Once it is in the hands of a Macquarie-led consortium, Puget Sound Energy, may be forced to sell some of its assets, thanks to a ballot measure passed in one of 11 counties served by the Washington State utility.
With 100 percent of precincts reporting, voters in the state’s Jefferson County approved a ballot measure to extend electric authority to the county’s public utility district (PUD). The PUD now has the authority to force Puget to sell its electric assets to the county through a condemnation process. Similar measures in two other counties failed.
Puget Sound Energy:
The ballot outcome will not impact the Macquarie-led group’s $7.4 billion proposed takeover of Puget, according to a spokesperson for Puget. But the election result highlights some of the regulatory risks inherent in public utility deals of this nature.

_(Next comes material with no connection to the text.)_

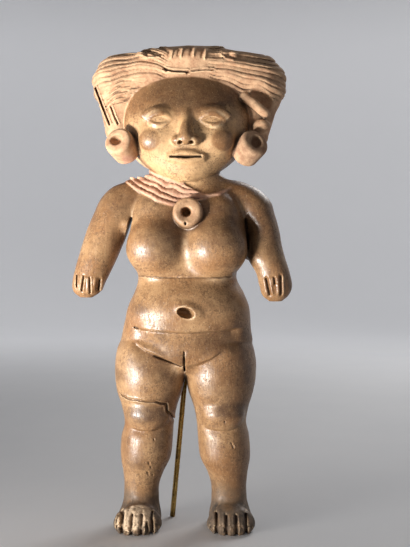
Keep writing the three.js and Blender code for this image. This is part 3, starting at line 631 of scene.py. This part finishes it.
def hair(clay):
    """The hair band rolls over the brow from lobe to lobe, and a lock hangs from each behind the ear."""
    clay.add(thread(
        [(-27, 4, 184.6), (-11, -0.5, 189.2), (1.5, -2.2, 190.4), (14, -0.5, 189.4), (30, 4, 184.6)],
        [BAND_LOBE - 0.6, BAND_MIDDLE + 0.8, BAND_MIDDLE, BAND_MIDDLE + 0.8, BAND_LOBE]), 2)
    clay.add(ball((0.5, 6, 176), (31, 11.5, 22)), 4)
    clay.add(bar((-27, 4, 184), (-28.4, 3, 165), 11, 5.3), 3)
    clay.add(bar((30, 4, 183), (30, 3, 162.5), 11.5, 5.2), 3)
    clay.add(ball((0, 9, 160), (24, 7.5, 14)), 4)


def face_window(clay):
    clay.cut(sliced(ball((HEAD_X, -20, 162), (27.5, 30, 22.6)), (0, -9, 0), (0, 1, 0)), 1)


def crest(clay):
    """The tied middle of the band, with nicks across it, and the small leaves pressed on at its sides."""
    clay.add(ball((1.2, -6.2, 192.8), (12.5, 5.4, 4.7)), 1.5)
    for x, tilt in ((-17.4, 18), (-13.2, -12), (-8.6, 10), (11, 14), (16.2, -20), (20, 12)):
        clay.add(ball((x, -6.6, 193.8), (2.3, 2.4, 1.6), (0, tilt, 0)), 0.5)
    clay.ridge([(-17.6, 193.6), (-15, 192.4), (-10.4, 192.6), (-8.2, 193.2)], 0.8, 0.7)
    clay.ridge([(14.6, 194), (17, 192.4), (20.4, 191.4)], 0.8, 0.7)
    for x, top, low in ((-4.6, 195.5, 191.6), (-0.6, 196.4, 191.8), (4.4, 196.6, 192), (9, 196.4, 191.2)):
        clay.ridge([(x, top), (x - 0.7, low)], 0.6, 0.7)
        clay.scratch([(x - 1.4, top - 0.4), (x - 2, low + 0.6)], 0.8, 0.5)
    clay.scratch([(-8.5, 187.8), (-4.6, 186.9), (0, 186.7), (2.2, 186.6)], 0.5, 1.3, 2, 0.4)
    clay.scratch([(2.6, 186.9), (7, 187.5), (12.5, 187.5)], 0.42, 0.8, 2, 0.4)
    clay.cut(ball((-7.6, -11.6, 187.5), (1.5, 3, 0.8), (0, 25, 0)), 0.3)
    clay.cut(ball((1.2, -11.6, 186), (0.7, 2.4, 1.1)), 0.3)


def loops(clay):
    """The open loop in the lock on the viewer's right, and the slits in the one on the left."""
    clay.cut(ball((32.4, -9, 176), (6.2, 8, 3.5), (0, 33, 0)), 0.8)
    clay.add(thread([(24.6, -7, 177), (28.4, -8.2, 174), (33, -6.2, 170.4)], 1.9), 1)
    clay.add(ball((31.8, -4, 165.4), (3.8, 4.4, 3.2)), 0.8)
    clay.scratch([(-37.4, 182.6), (-34.4, 174.5), (-31.2, 166.5)], 0.55, 1.4, 2, 0.4)
    clay.scratch([(-30.6, 174), (-29.2, 170), (-27.6, 166.5)], 0.5, 1, 2, 0.4)
    for n in range(5):
        clay.scratch([(-34 + n, 171 + 2.6 * n), (-30 + n, 174.6 + 2.2 * n), (-25 + n, 175.6 + 2 * n)],
                     0.5, 0.5, 2, 0.4)


def strand_line(x, z):
    """Where among the combed strands of the band a place is, and how far out to the side of its middle."""
    out = abs(x - 1.2)
    rise = 187.2 + 0.35 * (out - 9) - 0.0125 * (out - 9) ** 2
    drop = 189.4 - 0.21 * out
    middle = np.where(x < 1.2, rise, drop)
    return (z - middle) / (5 + 0.3 * out), out


def strands(clay):
    """The locks of the band as broad ridges, with fine comb lines along them."""

    def relief(x, y, z):
        place, out = strand_line(x, z)
        grown = smooth((out - 6) / 6)
        waver = noise(x, 0 * y, z, 6, 3)
        locks = 0.35 * np.cos(2 * math.pi * (2.2 * place + 0.15 * waver))
        comb = np.maximum(0, np.cos(2 * math.pi * (6.6 * place + 0.5 * waver))) ** 2
        return grown * (locks - (0.5 + 0.3 * waver) * comb) * smooth((8 - y) / 6)

    clay.emboss((-42, -22, 176), (45, 8, 201), relief)


def ear_spools(clay):
    clay.add(drum((-25.2, -8.5, 156.4), (-0.36, -0.86, 0.36), SPOOL_RADIUS, 5.4, 1.6), 0.6)
    clay.add(drum((26.6, -8.5, 155.6), (0.42, -0.82, 0.4), SPOOL_RADIUS, 5.4, 1.6), 0.6)
    clay.cut(ball((-27.5, -14, 158.6), (2.6, 5, 2.2)), 0.8)
    clay.cut(ball((29, -13.5, 157.8), (2.4, 5, 2.7)), 0.8)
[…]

“There are 23 PUDs in Washington State that are electric utilities. Almost all of them got into the electric business by taking over the assets of a private electric utility,” said Dean Boyer, a spokesperson for the state’s association of PUDs.

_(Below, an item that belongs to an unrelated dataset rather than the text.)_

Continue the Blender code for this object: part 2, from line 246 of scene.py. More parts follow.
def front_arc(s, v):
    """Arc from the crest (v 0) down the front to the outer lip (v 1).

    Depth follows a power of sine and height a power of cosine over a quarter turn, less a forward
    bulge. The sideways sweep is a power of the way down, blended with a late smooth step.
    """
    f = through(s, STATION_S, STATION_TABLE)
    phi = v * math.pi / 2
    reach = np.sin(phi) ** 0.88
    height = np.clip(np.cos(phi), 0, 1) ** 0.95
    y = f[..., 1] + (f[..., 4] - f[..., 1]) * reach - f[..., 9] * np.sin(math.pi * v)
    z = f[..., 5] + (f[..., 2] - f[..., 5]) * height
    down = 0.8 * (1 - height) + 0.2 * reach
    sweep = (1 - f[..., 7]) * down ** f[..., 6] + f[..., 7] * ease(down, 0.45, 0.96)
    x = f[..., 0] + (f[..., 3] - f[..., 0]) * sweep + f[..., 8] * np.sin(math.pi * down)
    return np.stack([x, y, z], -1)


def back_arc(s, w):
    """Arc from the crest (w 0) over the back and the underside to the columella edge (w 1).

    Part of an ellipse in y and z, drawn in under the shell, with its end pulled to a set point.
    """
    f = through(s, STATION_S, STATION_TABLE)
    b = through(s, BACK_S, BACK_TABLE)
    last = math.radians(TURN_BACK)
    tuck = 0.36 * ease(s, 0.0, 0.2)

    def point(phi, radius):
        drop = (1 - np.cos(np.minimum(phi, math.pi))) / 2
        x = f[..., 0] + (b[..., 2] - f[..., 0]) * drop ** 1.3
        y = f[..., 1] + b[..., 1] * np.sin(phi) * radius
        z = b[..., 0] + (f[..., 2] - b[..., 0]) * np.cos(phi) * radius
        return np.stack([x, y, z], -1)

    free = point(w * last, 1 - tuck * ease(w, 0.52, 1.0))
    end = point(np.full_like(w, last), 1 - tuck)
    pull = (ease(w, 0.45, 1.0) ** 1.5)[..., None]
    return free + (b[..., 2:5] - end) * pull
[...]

Boyer said the proposed sale of Puget to the Macquarie consortium brought talks of giving the PUD electric authority “to a head”.
For Puget, the impact would likely be minimal. The utility has 17,500 electricity customers in the county and serves more than one million electricity customers across Washington.

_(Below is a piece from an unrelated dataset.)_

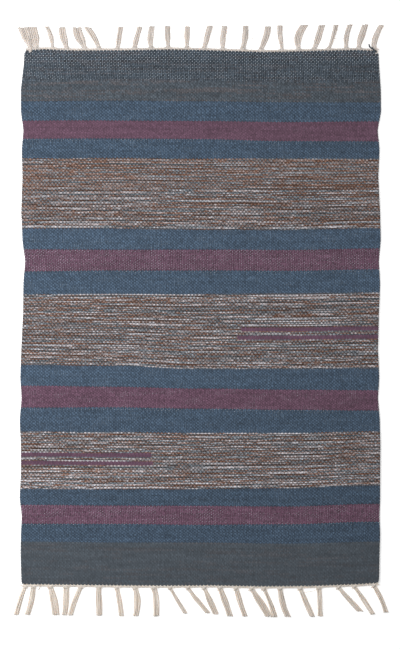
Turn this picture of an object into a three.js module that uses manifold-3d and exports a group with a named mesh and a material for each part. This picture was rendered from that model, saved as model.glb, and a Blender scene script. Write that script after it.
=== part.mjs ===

The impact would also not be immediate. Jefferson County will have to perform feasibility studies and other regulatory proceedings that will take two to three years to complete before it takes action to acquire Puget’s assets, according to the spokesperson.
More uncertain is whether Puget will be able to get fair value for any assets it is forced to sell in Jefferson County. The Jefferson County PUD came up with an initial study that valued the assets anywhere between $30 million and $66 million, whereas Puget’s analysis showed that the distribution system alone is worth $77 million. Once all the assets are considered, the total value exceeds $100 million, the spokesperson said, cautioning that “these are all initial numbers”.
The ballot outcome also calls into question whether other counties will follow Jefferson’s lead.
“There had to have been some concern on the part of Puget that if two or three of these efforts succeeded it could face similar revolts down the road from some of its other service territories,” Boyer said.
Puget spent about a million dollars in the three counties battling the ballot initiatives.
Last year, a Macquarie-led consortium offered $30 per share to acquire Puget Sound Energy in a deal valued at $7.4 billion. The consortium is made up of Macquarie Infrastructure Partners, the Canada Pension Investment Board, the British Columbia Investment Management Corporation, Alberta Investment Management, the Macquarie-FSS Infrastructure Trust and Macquarie Capital Group.
To date, the deal has gained all necessary regulatory and shareholder approvals with the exception of the Washington State Utilities and Transportation Commission (UTC), which last month asked for additional briefs in the matter before issuing a final order on the deal.
The state Attorney General’s Public Counsel has urged the UTC to not approve the deal, arguing that it exposes Puget’s customers to too much financial risk due to the $1.6 billion of additional bank debt that the utility would have to take on in addition to its existing debt.
Despite this, the commission is widely expected to approve the merger, Boyer said.